L’Eglise a senti très tôt la menace. Aussi n’a-t-elle jamais manqué de s’en occuper ainsi que le prouvent les exemples qui suivent.
Une des préoccupations majeures de l’Eglise catholique du XVIIe siècle fut la mode des grands décolletés. La scène du décolleté de Dorine, dans le Tartuffe de Molière fait écho à cette campagne écervelée contre le décolletage. Innombrables furent les écrits qui étaient consacrés à ce grave problème.
Le Monarque ou les devoirs du souverain (1661) par le Père Jean François Senault. On interdit la danse à Louis XIV… « car les hommes s’y mêlent trop librement avec les femmes ; les violons y inspirent je ne sais quel air d’impureté, et le luxe y éclate avec excès sur les habits ; la modestie et la pudeur, qui sont les gardes de la chasteté, en sont bannies ; les hommes y portent des yeux impudiques ; les femmes y montrent leur gorge ; et les uns et les autres se provoquent malheureusement au péché. ».[1]
Discours particulier contre les filles et les femmes mondaines découvrant leur sein et portant des moustaches. – par le prêtre parisien Pierre JUVERNAY (1637) :
« Or maintenant, femmes – devez-vous avoir grand soin… d’avoir toujours votre sein, votre col et vos bras cachés et couverts…combien sont effrontées les femmes qui…induisent et excitent à pécher…en montrant leur col et leurs seins nus, avec une grande partie de leur dos et de leurs bras découverts ? Et certes : d’où pensons-nous que sont causées toutes ces guerres, pertes et famines qu’on voit souvent en France, sinon des péchés qui y règnent, lesquels ordinairement prennent leur naissance de cette maudite nudité du sein féminin. ».[2]
« Quant à l’image du Saint-Esprit qu’elles portent pendue à leur col…elles feraient beaucoup mieux (ce me semble) de porter à leur col l’image d’un crapaud, ou d’un corbeau, attendu que ces animaux se plaisent parmi les ordures. ».[3]
De l’abus des nudités de gorge (Bruxelles, Foppens, p. 1675) est un bien amusant ouvrage classé par les bibliothèques sous le nom de l’abbé Jacques Boileau.
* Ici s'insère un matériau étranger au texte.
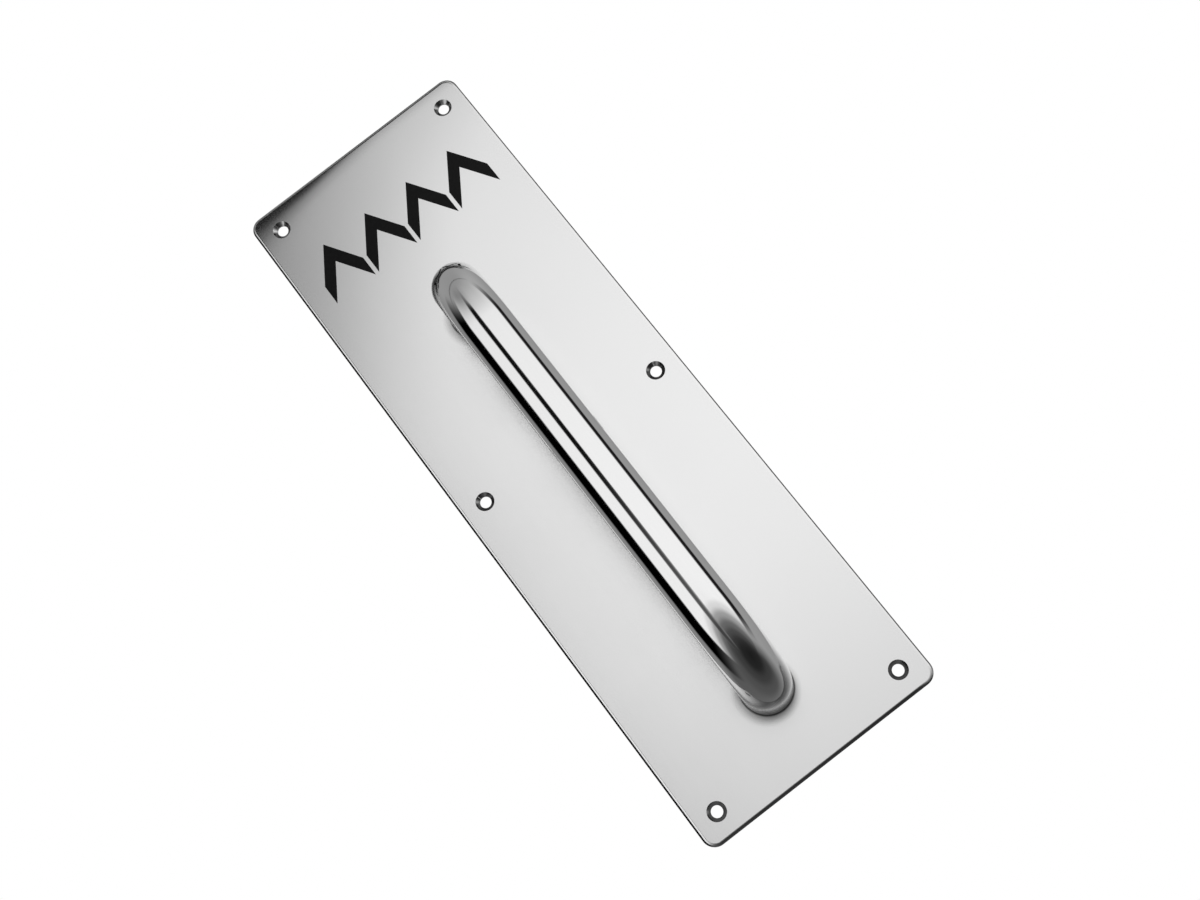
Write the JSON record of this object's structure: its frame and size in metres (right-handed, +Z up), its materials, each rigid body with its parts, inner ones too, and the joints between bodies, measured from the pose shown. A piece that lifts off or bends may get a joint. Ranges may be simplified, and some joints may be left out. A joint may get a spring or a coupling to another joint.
{
  "type": "door push plate with pull handle",
  "caption": "Upright satin steel door plate with rounded corners, countersunk fixing holes, a tubular D handle fixed from behind and four black filled arrowhead marks.",
  "frame": {"origin": "centre of the plate's back face, where it meets the door", "axes": "+Z up the plate along its longest side, +Y out of the back face into the door, +X to the right seen from the front"},
  "size_m": [0.1, 0.0625, 0.3],
  "materials": {
    "satin_plate": "fine satin grain",
    "polished_tube": "satin polished along the tube",
    "zinc_fixings": "bright zinc plated",
    "black_enamel": "satin black filling"
  },
  "bodies": {
    "root": {"back_plate": "satin_plate", "grip_tube": "polished_tube", "upper_insert": "zinc_fixings", "lower_insert": "zinc_fixings", "upper_handle_screw": "zinc_fixings", "lower_handle_screw": "zinc_fixings", "mark_1": "black_enamel", "mark_2": "black_enamel", "mark_3": "black_enamel", "mark_4": "black_enamel"}
  },
  "joints": []
}
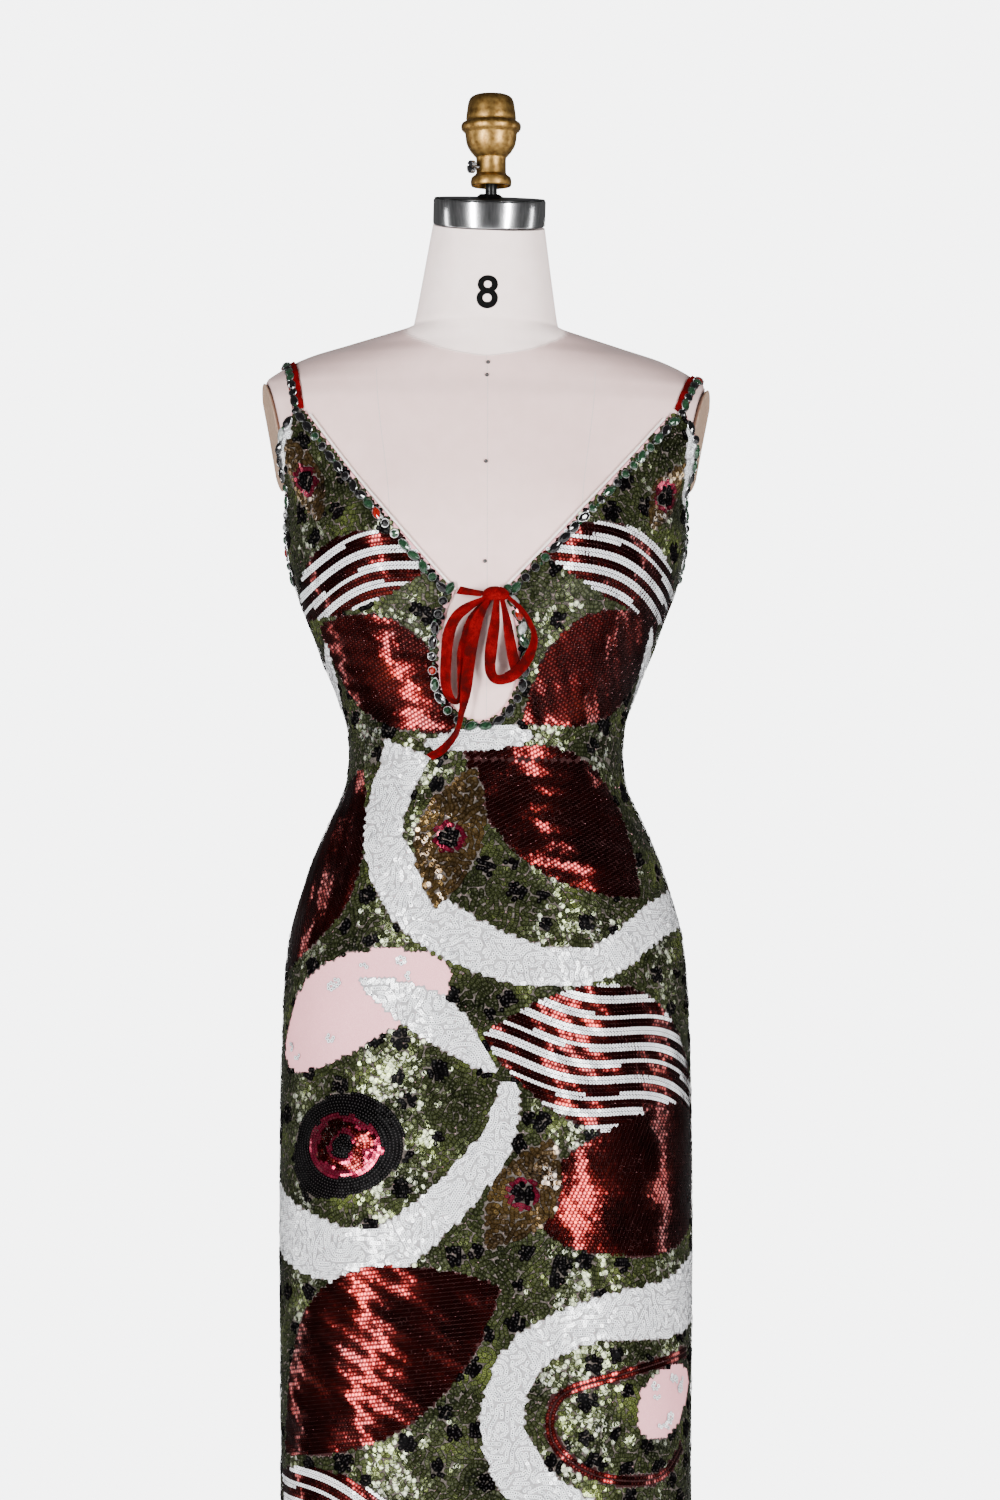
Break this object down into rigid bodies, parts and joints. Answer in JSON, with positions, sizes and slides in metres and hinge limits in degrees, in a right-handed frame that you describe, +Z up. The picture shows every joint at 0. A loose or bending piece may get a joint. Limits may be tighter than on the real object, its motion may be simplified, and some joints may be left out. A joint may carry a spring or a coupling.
{
  "type": "sequin maxi dress on a dress form",
  "caption": "Full-length sequin dress with narrow straps, a deep V neck, a keyhole and a ribbon bow, standing on a limbless linen dress form with a pole and a round base.",
  "frame": {"origin": "centre of the stand's round base, on the floor", "axes": "+Z up, -Y towards the front of the dress, +X towards the viewer's right"},
  "size_m": [0.46, 0.46, 1.6798],
  "materials": {
    "sequins": "net covered with glossy sequins",
    "velvet": "red velvet ribbon",
    "piping": "pale rolled edge",
    "linen": "stretched pale linen",
    "plate": "matte tan",
    "steel": "brushed",
    "black": "satin black",
    "brass": "aged brass",
    "screw": "bright slotted screw",
    "stand": "black powder coat"
  },
  "bodies": {
    "root": {"bodice_front": "sequins", "bodice_back_left": "sequins", "bodice_back_right": "sequins", "skirt_front": "sequins", "skirt_back_left": "sequins", "skirt_back_right": "sequins", "strap_left": "velvet", "strap_right": "velvet", "neckline_binding_left": "piping", "neckline_binding_right": "piping", "ribbon_lead_left": "velvet", "ribbon_lead_right": "velvet", "ribbon_knot": "velvet", "ribbon_loop_left": "velvet", "ribbon_loop_right": "velvet", "ribbon_tail_left": "velvet", "ribbon_tail_right": "velvet", "form_torso": "linen", "arm_plate_left": "plate", "arm_plate_right": "plate", "neck_band": "steel", "neck_cap": "black", "finial_rod": "black", "finial": "brass", "set_screw": "screw", "form_flange": "stand", "stand_pole": "stand", "stand_socket": "stand", "stand_base": "stand"}
  },
  "joints": []
}
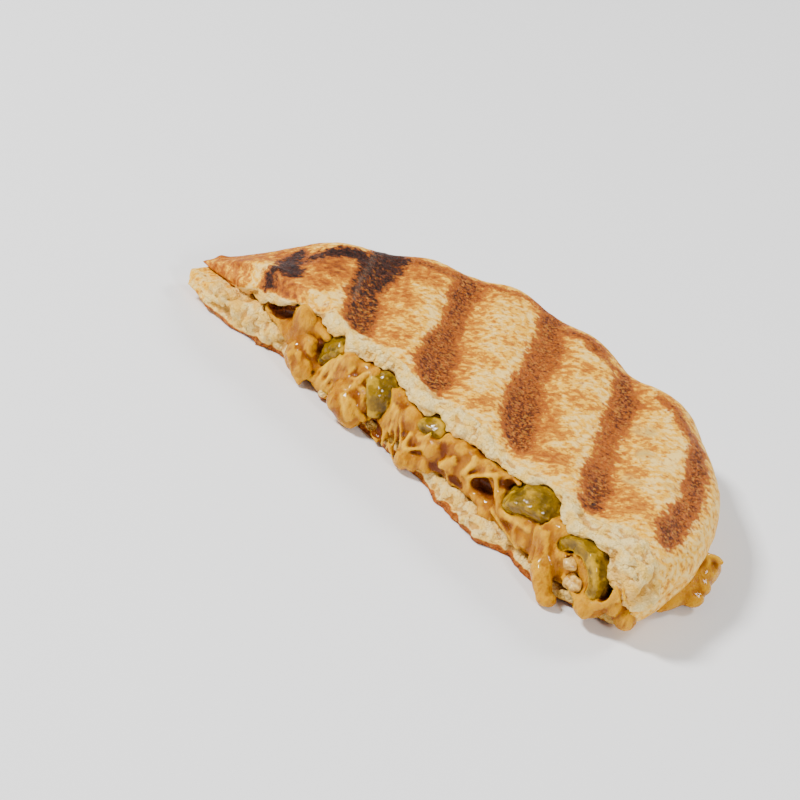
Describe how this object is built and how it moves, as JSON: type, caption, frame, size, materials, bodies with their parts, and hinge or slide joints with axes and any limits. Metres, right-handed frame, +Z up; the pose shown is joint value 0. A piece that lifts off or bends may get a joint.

La première partie du livre intitulé : « Que les nudités de la gorge et des épaules sont blâmables et nuisibles » comporte 44 chapitres, la seconde partie « des vaines excuses des femmes qui ont la gorge et les épaules nues » en compte 70! C’est dire l’importance que revêt la question.
« La vue d’un beau sein n’est pas moins dangereuse pour nous que celle d’un basilic, et c’est alors que nous pouvons dire avec l’Ecriture, que le Démon se sert des fenêtres de notre corps pour faire entrer la mort avec le péché dans notre âme. ».[4]
« O femmes du siècle, qui découvrez si librement et si hardiment votre sein !…Vous voulez faire paraître vos charmes et par la nudité de vos bras, de votre gorge et de vos épaules…après cela, que peut-on alléguer pour la justification de ces filles et de ces femmes qui affectent d’avoir la gorge nue. ».[5]
C’est grâce à l’austère mode espagnole que la Réforme va imposer son idéal féminin : une femme déféminisée, au corps dissimulé sous une robe plus longue que les jambes avec des chaussures à hautes semelles, suffisamment inconfortables pour l’empêcher de danser. Dès l’adolescence, on prendra soin d’aplatir sa poitrine au moyen de petites plaques de plomb tenues sous un bandage serré. Ainsi, empêcher que les pucelles avaient les seins trop gros deviendra vite une des premières prérogatives des manuels d’instruction familiale, très en vogue chez les paysans allemands (F. PAJAK – Nietzsche et son père, p.78).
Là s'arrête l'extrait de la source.